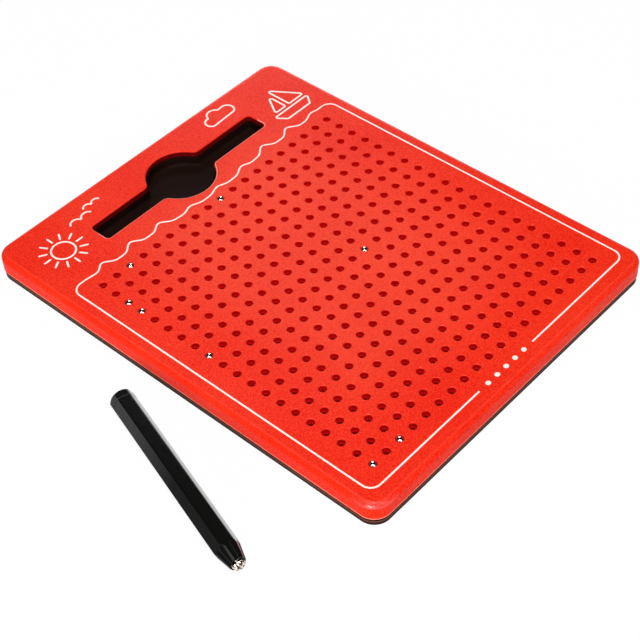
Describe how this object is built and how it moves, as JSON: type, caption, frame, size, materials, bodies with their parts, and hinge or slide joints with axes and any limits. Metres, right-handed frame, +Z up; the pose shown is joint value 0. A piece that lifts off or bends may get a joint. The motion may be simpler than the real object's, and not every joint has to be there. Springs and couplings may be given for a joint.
{
  "type": "magnetic drawing board",
  "caption": "Flat board of steel balls under a perforated red lid, with a pen tray, and a hexagonal pen with a magnet that lifts the balls into view.",
  "frame": {"origin": "middle of the board's underside", "axes": "+X across the board, +Y along the board towards the pen tray, +Z up out of the lid"},
  "size_m": [0.2558, 0.249, 0.0144],
  "materials": {
    "lid_red": "moulded plastic with a fine leathery grain",
    "plate_red": "plain moulded plastic",
    "soft_mat": "soft matt sheet",
    "base_black": "moulded plastic with a fine grain",
    "screw_steel": "zinc plated",
    "ball_steel": "polished",
    "pen_black": "polished moulded plastic",
    "magnet_nickel": "nickel plated",
    "ink_white": "screen printed ink"
  },
  "bodies": {
    "board": {"top_cover": "lid_red", "bead_plate": "plate_red", "retaining_mat": "soft_mat", "bottom_cover": "base_black", "cover_screws": "screw_steel"},
    "raised_ball_r01_c03": {"raised_ball_r01_c03": "ball_steel"},
    "raised_ball_r01_c10": {"raised_ball_r01_c10": "ball_steel"},
    "raised_ball_r03_c01": {"raised_ball_r03_c01": "ball_steel"},
    "raised_ball_r04_c01": {"raised_ball_r04_c01": "ball_steel"},
    "raised_ball_r09_c01": {"raised_ball_r09_c01": "ball_steel"},
    "raised_ball_r10_c12": {"raised_ball_r10_c12": "ball_steel"},
    "raised_ball_r20_c01": {"raised_ball_r20_c01": "ball_steel"},
    "raised_ball_r20_c03": {"raised_ball_r20_c03": "ball_steel"},
    "ball_row_01": {"ball_row_01": "ball_steel"},
    "ball_row_02": {"ball_row_02": "ball_steel"},
    "ball_row_03": {"ball_row_03": "ball_steel"},
    "ball_row_04": {"ball_row_04": "ball_steel"},
    "ball_row_05": {"ball_row_05": "ball_steel"},
    "ball_row_06": {"ball_row_06": "ball_steel"},
    "ball_row_07": {"ball_row_07": "ball_steel"},
    "ball_row_08": {"ball_row_08": "ball_steel"},
    "ball_row_09": {"ball_row_09": "ball_steel"},
    "ball_row_10": {"ball_row_10": "ball_steel"},
    "ball_row_11": {"ball_row_11": "ball_steel"},
    "ball_row_12": {"ball_row_12": "ball_steel"},
    "ball_row_13": {"ball_row_13": "ball_steel"},
    "ball_row_14": {"ball_row_14": "ball_steel"},
    "ball_row_15": {"ball_row_15": "ball_steel"},
    "ball_row_16": {"ball_row_16": "ball_steel"},
    "ball_row_17": {"ball_row_17": "ball_steel"},
    "ball_row_18": {"ball_row_18": "ball_steel"},
    "ball_row_19": {"ball_row_19": "ball_steel"},
    "ball_row_20": {"ball_row_20": "ball_steel"},
    "pen": {"pen_barrel": "pen_black", "pen_end_cap": "pen_black", "pen_magnet": "magnet_nickel"}
  },
  "joints": [
    {"name": "press_ball_r01_c03", "type": "slide", "parent": "board", "child": "raised_ball_r01_c03", "axis": [0, 0, -1], "range_m": [0, 0.0044], "deforming": ["retaining_mat"]},
    {"name": "press_ball_r01_c10", "type": "slide", "parent": "board", "child": "raised_ball_r01_c10", "axis": [0, 0, -1], "range_m": [0, 0.0044], "deforming": ["retaining_mat"]},
    {"name": "press_ball_r03_c01", "type": "slide", "parent": "board", "child": "raised_ball_r03_c01", "axis": [0, 0, -1], "range_m": [0, 0.0044], "deforming": ["retaining_mat"]},
    {"name": "press_ball_r04_c01", "type": "slide", "parent": "board", "child": "raised_ball_r04_c01", "axis": [0, 0, -1], "range_m": [0, 0.0044], "deforming": ["retaining_mat"]},
    {"name": "press_ball_r09_c01", "type": "slide", "parent": "board", "child": "raised_ball_r09_c01", "axis": [0, 0, -1], "range_m": [0, 0.0044], "deforming": ["retaining_mat"]},
    {"name": "press_ball_r10_c12", "type": "slide", "parent": "board", "child": "raised_ball_r10_c12", "axis": [0, 0, -1], "range_m": [0, 0.0044], "deforming": ["retaining_mat"]},
    {"name": "press_ball_r20_c01", "type": "slide", "parent": "board", "child": "raised_ball_r20_c01", "axis": [0, 0, -1], "range_m": [0, 0.0044], "deforming": ["retaining_mat"]},
    {"name": "press_ball_r20_c03", "type": "slide", "parent": "board", "child": "raised_ball_r20_c03", "axis": [0, 0, -1], "range_m": [0, 0.0044], "deforming": ["retaining_mat"]},
    {"name": "lift_row_01", "type": "slide", "parent": "board", "child": "ball_row_01", "axis": [0, 0, 1], "range_m": [0, 0.0044], "deforming": ["retaining_mat"]},
    {"name": "lift_row_02", "type": "slide", "parent": "board", "child": "ball_row_02", "axis": [0, 0, 1], "range_m": [0, 0.0044], "deforming": ["retaining_mat"]},
    {"name": "lift_row_03", "type": "slide", "parent": "board", "child": "ball_row_03", "axis": [0, 0, 1], "range_m": [0, 0.0044], "deforming": ["retaining_mat"]},
    {"name": "lift_row_04", "type": "slide", "parent": "board", "child": "ball_row_04", "axis": [0, 0, 1], "range_m": [0, 0.0044], "deforming": ["retaining_mat"]},
    {"name": "lift_row_05", "type": "slide", "parent": "board", "child": "ball_row_05", "axis": [0, 0, 1], "range_m": [0, 0.0044], "deforming": ["retaining_mat"]},
    {"name": "lift_row_06", "type": "slide", "parent": "board", "child": "ball_row_06", "axis": [0, 0, 1], "range_m": [0, 0.0044], "deforming": ["retaining_mat"]},
    {"name": "lift_row_07", "type": "slide", "parent": "board", "child": "ball_row_07", "axis": [0, 0, 1], "range_m": [0, 0.0044], "deforming": ["retaining_mat"]},
    {"name": "lift_row_08", "type": "slide", "parent": "board", "child": "ball_row_08", "axis": [0, 0, 1], "range_m": [0, 0.0044], "deforming": ["retaining_mat"]},
    {"name": "lift_row_09", "type": "slide", "parent": "board", "child": "ball_row_09", "axis": [0, 0, 1], "range_m": [0, 0.0044], "deforming": ["retaining_mat"]},
    {"name": "lift_row_10", "type": "slide", "parent": "board", "child": "ball_row_10", "axis": [0, 0, 1], "range_m": [0, 0.0044], "deforming": ["retaining_mat"]},
    {"name": "lift_row_11", "type": "slide", "parent": "board", "child": "ball_row_11", "axis": [0, 0, 1], "range_m": [0, 0.0044], "deforming": ["retaining_mat"]},
    {"name": "lift_row_12", "type": "slide", "parent": "board", "child": "ball_row_12", "axis": [0, 0, 1], "range_m": [0, 0.0044], "deforming": ["retaining_mat"]},
    {"name": "lift_row_13", "type": "slide", "parent": "board", "child": "ball_row_13", "axis": [0, 0, 1], "range_m": [0, 0.0044], "deforming": ["retaining_mat"]},
    {"name": "lift_row_14", "type": "slide", "parent": "board", "child": "ball_row_14", "axis": [0, 0, 1], "range_m": [0, 0.0044], "deforming": ["retaining_mat"]},
    {"name": "lift_row_15", "type": "slide", "parent": "board", "child": "ball_row_15", "axis": [0, 0, 1], "range_m": [0, 0.0044], "deforming": ["retaining_mat"]},
    {"name": "lift_row_16", "type": "slide", "parent": "board", "child": "ball_row_16", "axis": [0, 0, 1], "range_m": [0, 0.0044], "deforming": ["retaining_mat"]},
    {"name": "lift_row_17", "type": "slide", "parent": "board", "child": "ball_row_17", "axis": [0, 0, 1], "range_m": [0, 0.0044], "deforming": ["retaining_mat"]},
    {"name": "lift_row_18", "type": "slide", "parent": "board", "child": "ball_row_18", "axis": [0, 0, 1], "range_m": [0, 0.0044], "deforming": ["retaining_mat"]},
    {"name": "lift_row_19", "type": "slide", "parent": "board", "child": "ball_row_19", "axis": [0, 0, 1], "range_m": [0, 0.0044], "deforming": ["retaining_mat"]},
    {"name": "lift_row_20", "type": "slide", "parent": "board", "child": "ball_row_20", "axis": [0, 0, 1], "range_m": [0, 0.0044], "deforming": ["retaining_mat"]},
    {"name": "pen_lift", "type": "slide", "parent": "board", "child": "pen", "axis": [0, 0, 1], "range_m": [0, 0.06]}
  ]
}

○ ○ ○ ○ ○ ○ ○

Challenge
Find the lines containing "joints" and list every one of them.

Task solution
Describe how this object is built and how it moves, as JSON: type, caption, frame, size, materials, bodies with their parts, and hinge or slide joints with axes and any limits. Metres, right-handed frame, +Z up; the pose shown is joint value 0. A piece that lifts off or bends may get a joint. The motion may be simpler than the real object's, and not every joint has to be there. Springs and couplings may be given for a joint.
  "joints": [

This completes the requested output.